Руководители этого движения рассуждали так: в настоящее время мы живем среди множества противоречащих друг другу миро- и жизневоззрении относительно познавательной жизни, религиозных и социальных восприятий. В рамках этих воззрений людей невозможно привести к взаимопониманию. И очень плохо, когда в область этих противоречащих друг другу мнений вовлекаются нравственные чувства, которые люди должны проявлять друг к другу. К чему приведет это, если люди, различные в социальном или религиозном проявлении либо придерживающиеся разных направлений в познании, начнут проявлять свое различие и строить свое моральное поведение в отношении тех, кто мыслит и чувствует по-иному, исходя из этого различия? Нужно поэтому выработать основные принципы чистой человеческой этики, которая была бы независима от всякого мировоззрения и которую мог бы признать каждый, как бы он ни мыслил о различных сферах бытия.

Это этическое движение произвело на меня сильное впечатление. Оно затрагивало самые важные для меня воззрения. Ибо передо мной зияла глубокая пропасть, порожденная образом мышления новейшего времени и разделявшая природные свершения и морально-духовное содержание мира.

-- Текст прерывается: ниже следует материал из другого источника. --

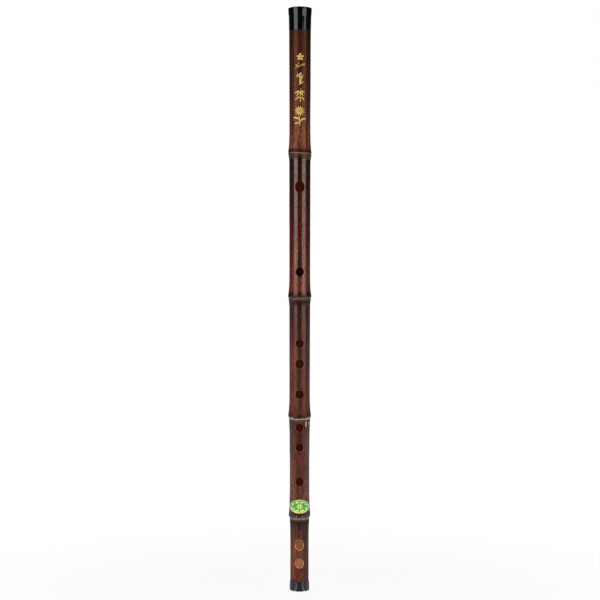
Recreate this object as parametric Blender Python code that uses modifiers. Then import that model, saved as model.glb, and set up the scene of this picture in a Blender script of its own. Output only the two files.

Подобное воззрение на природу привело к представлению о мировом развитии, не обладающем морально-духовным содержанием. Предполагалось чисто материальное первобытное состояние мира; затем подбирались законы, согласно которым из этого первобытного состояния постепенно, вплоть до современных форм, могло бы образоваться все живое, одушевленное, одухотворенное. Развивая последовательно этот образ мышления — так я говорил себе, — духовно-моральное представляют не иначе, как результат природной деятельности. И тогда приходят к безразличным для духовно-морального фактам природы, побочным результатом развития которых является моральное, в конце концов погребаемое ими же из-за их безразличного отношения к нему.

107

Гарнак, Отто (1864–1905). В день смерти Гете нашел свою смерть в водах Некара.

108

"Общество этической культуры" — немецкая ветвь по инициативе В. Ферстера и Георга фон Гицюки была основана в Берлине в 1892 году.